*PROVIDED DATA*:
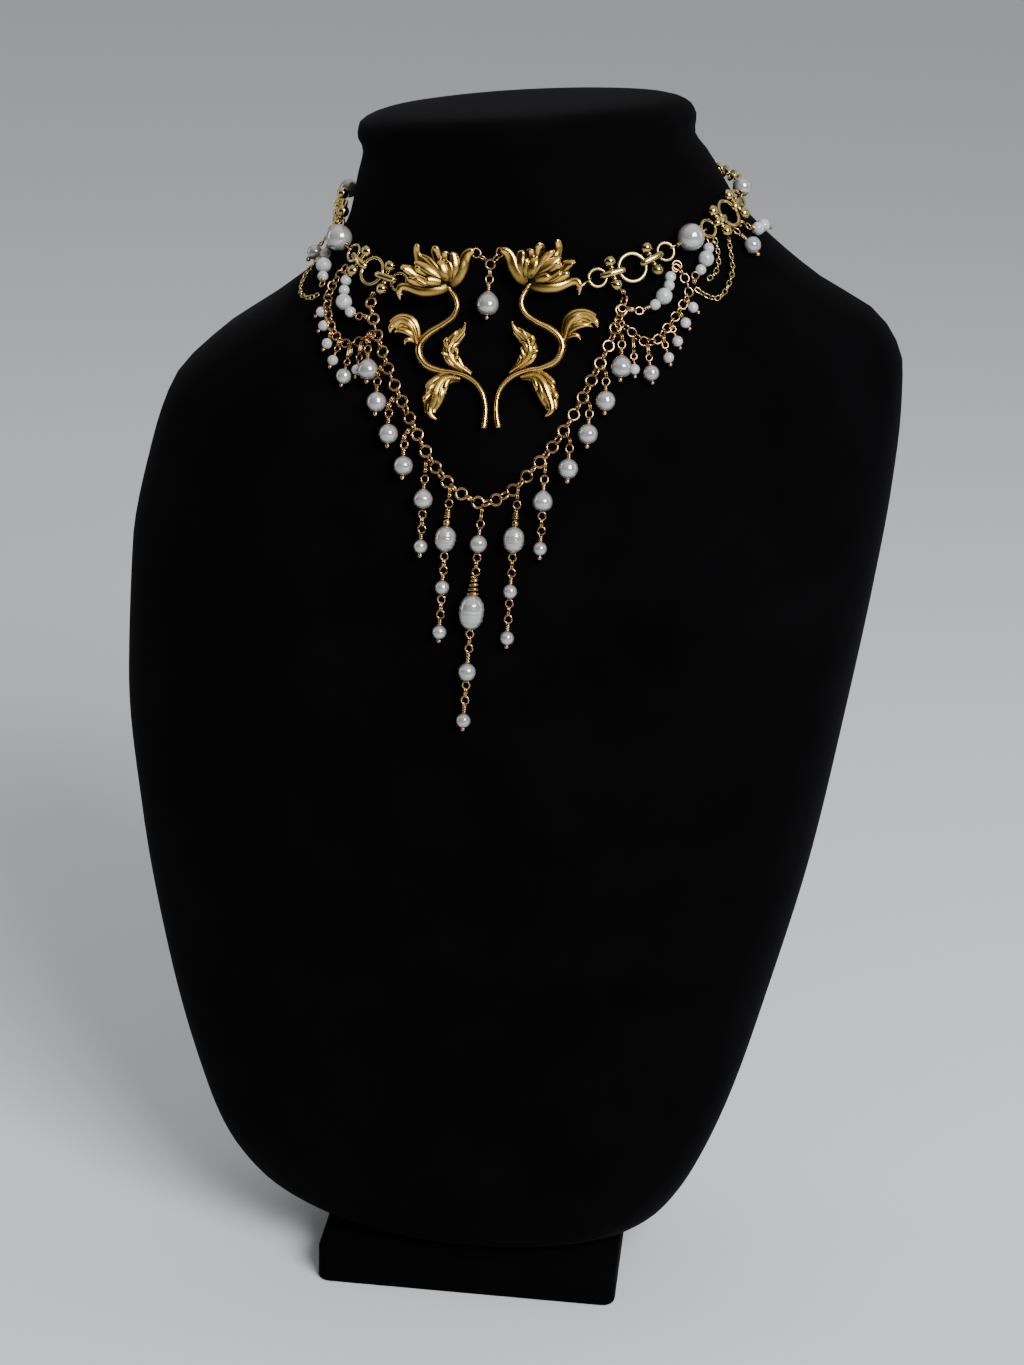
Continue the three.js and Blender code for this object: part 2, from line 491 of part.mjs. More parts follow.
// The ring and connector run at the side of the neck is soldered, so it is one solid.
function sideChainGeometry(sideName) {
  const ringReach = (LARGE_RING_WIDTH - LARGE_RING_WIRE) / 2 + (RING_WIDTH - RING_WIRE) / 2;
  const gap = BAND_AT.side_large_ring - BAND_AT.side_ring - ringReach;
  const oval = gap + RING_WIRE + LARGE_RING_WIRE / 2;
  const parts = [
    [ring(RING_WIDTH, RING_WIRE), BAND_AT.side_ring],
    ...connectorParts(oval).map((part) => [part, BAND_AT.side_link]),
    [ring(LARGE_RING_WIDTH, LARGE_RING_WIRE, 12), BAND_AT.side_large_ring],
    ...connectorParts(oval).map((part) => [part, BAND_AT.side_link_2]),
    [ring(RING_WIDTH, RING_WIRE), BAND_AT.side_ring_2],
  ];
  return joined(parts.map(([part, distance]) => atStation(part, station(sideName, distance))));
}

const neckPearlReach = (sideName) => (
  NECK_PEARL_AT[sideName] - BAND_AT.side_ring_2 - (RING_WIDTH - RING_WIRE) / 2
);

function backChainGeometry(sideName) {
  const { curve, length } = bandCurves[sideName];
  const start = NECK_PEARL_AT[sideName] + neckPearlReach(sideName) + EYE_WIDTH / 2 + 2 * CLEARANCE;
  const end = length - CLASP.length / 2 - CLEARANCE;
  const points = [];
  for (let i = 0; i <= BACK_CHAIN_STEPS; i += 1) {
    points.push(curve.getPointAt(THREE.MathUtils.lerp(start, end, i / BACK_CHAIN_STEPS) / length));
  }
  return tube(points, BACK_CHAIN, BACK_CHAIN_STEPS, 6);
}

// ---------------------------------------------------------------- strands and drops
const seatOut = (width) => Math.max(width / 2 + CLEARANCE + 0.2, 1.9);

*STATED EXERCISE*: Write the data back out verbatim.

*OUTPUT FOR THIS TASK*:
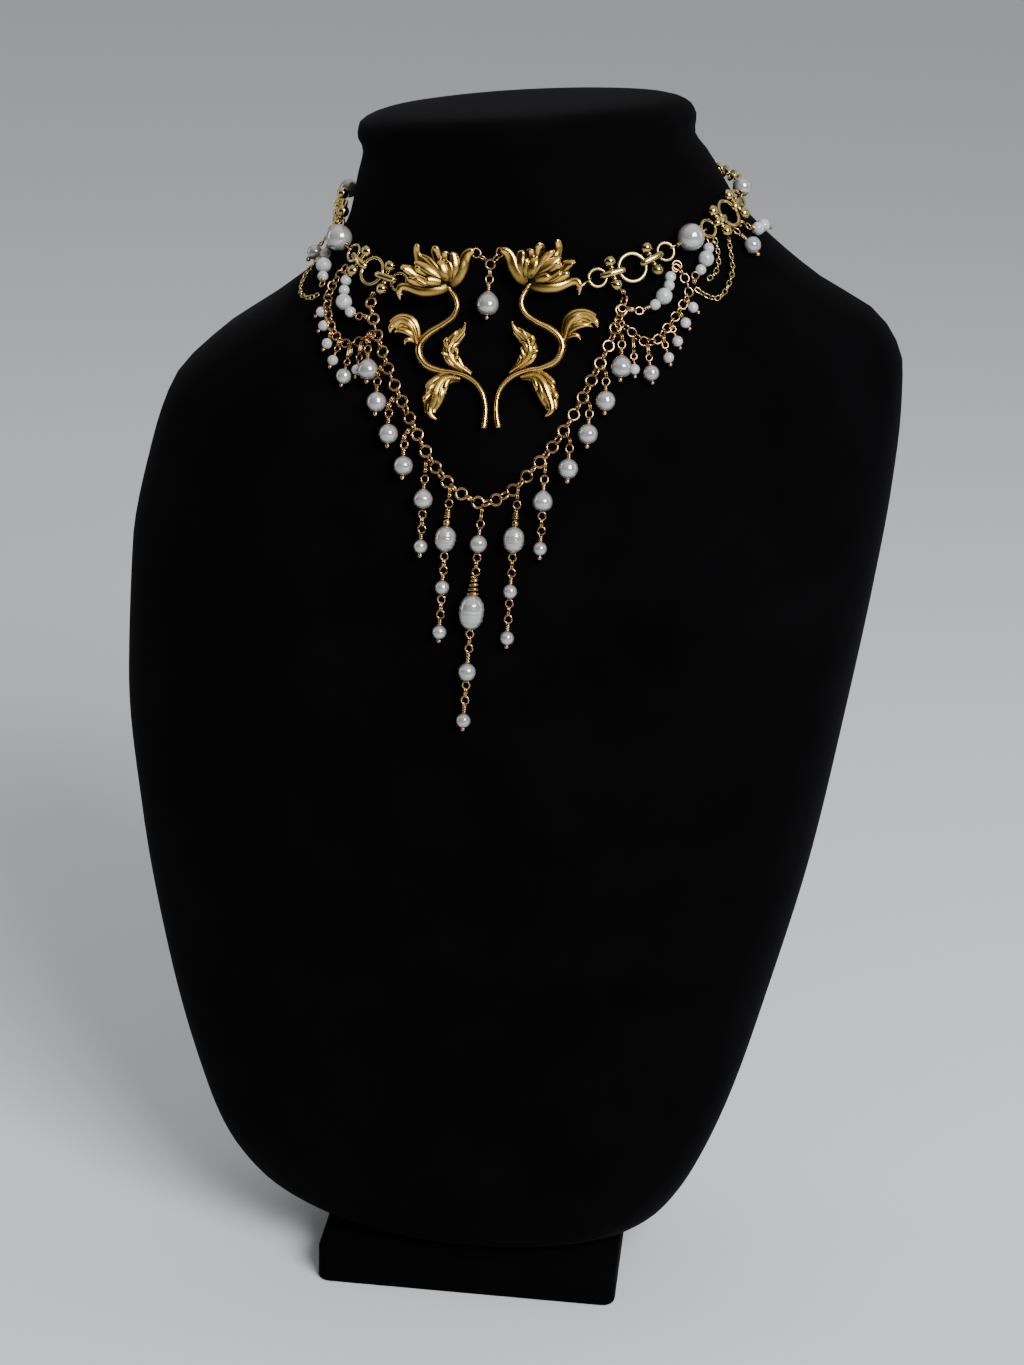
Continue the three.js and Blender code for this object: part 2, from line 491 of part.mjs. More parts follow.
// The ring and connector run at the side of the neck is soldered, so it is one solid.
function sideChainGeometry(sideName) {
  const ringReach = (LARGE_RING_WIDTH - LARGE_RING_WIRE) / 2 + (RING_WIDTH - RING_WIRE) / 2;
  const gap = BAND_AT.side_large_ring - BAND_AT.side_ring - ringReach;
  const oval = gap + RING_WIRE + LARGE_RING_WIRE / 2;
  const parts = [
    [ring(RING_WIDTH, RING_WIRE), BAND_AT.side_ring],
    ...connectorParts(oval).map((part) => [part, BAND_AT.side_link]),
    [ring(LARGE_RING_WIDTH, LARGE_RING_WIRE, 12), BAND_AT.side_large_ring],
    ...connectorParts(oval).map((part) => [part, BAND_AT.side_link_2]),
    [ring(RING_WIDTH, RING_WIRE), BAND_AT.side_ring_2],
  ];
  return joined(parts.map(([part, distance]) => atStation(part, station(sideName, distance))));
}

const neckPearlReach = (sideName) => (
  NECK_PEARL_AT[sideName] - BAND_AT.side_ring_2 - (RING_WIDTH - RING_WIRE) / 2
);

function backChainGeometry(sideName) {
  const { curve, length } = bandCurves[sideName];
  const start = NECK_PEARL_AT[sideName] + neckPearlReach(sideName) + EYE_WIDTH / 2 + 2 * CLEARANCE;
  const end = length - CLASP.length / 2 - CLEARANCE;
  const points = [];
  for (let i = 0; i <= BACK_CHAIN_STEPS; i += 1) {
    points.push(curve.getPointAt(THREE.MathUtils.lerp(start, end, i / BACK_CHAIN_STEPS) / length));
  }
  return tube(points, BACK_CHAIN, BACK_CHAIN_STEPS, 6);
}

// ---------------------------------------------------------------- strands and drops
const seatOut = (width) => Math.max(width / 2 + CLEARANCE + 0.2, 1.9);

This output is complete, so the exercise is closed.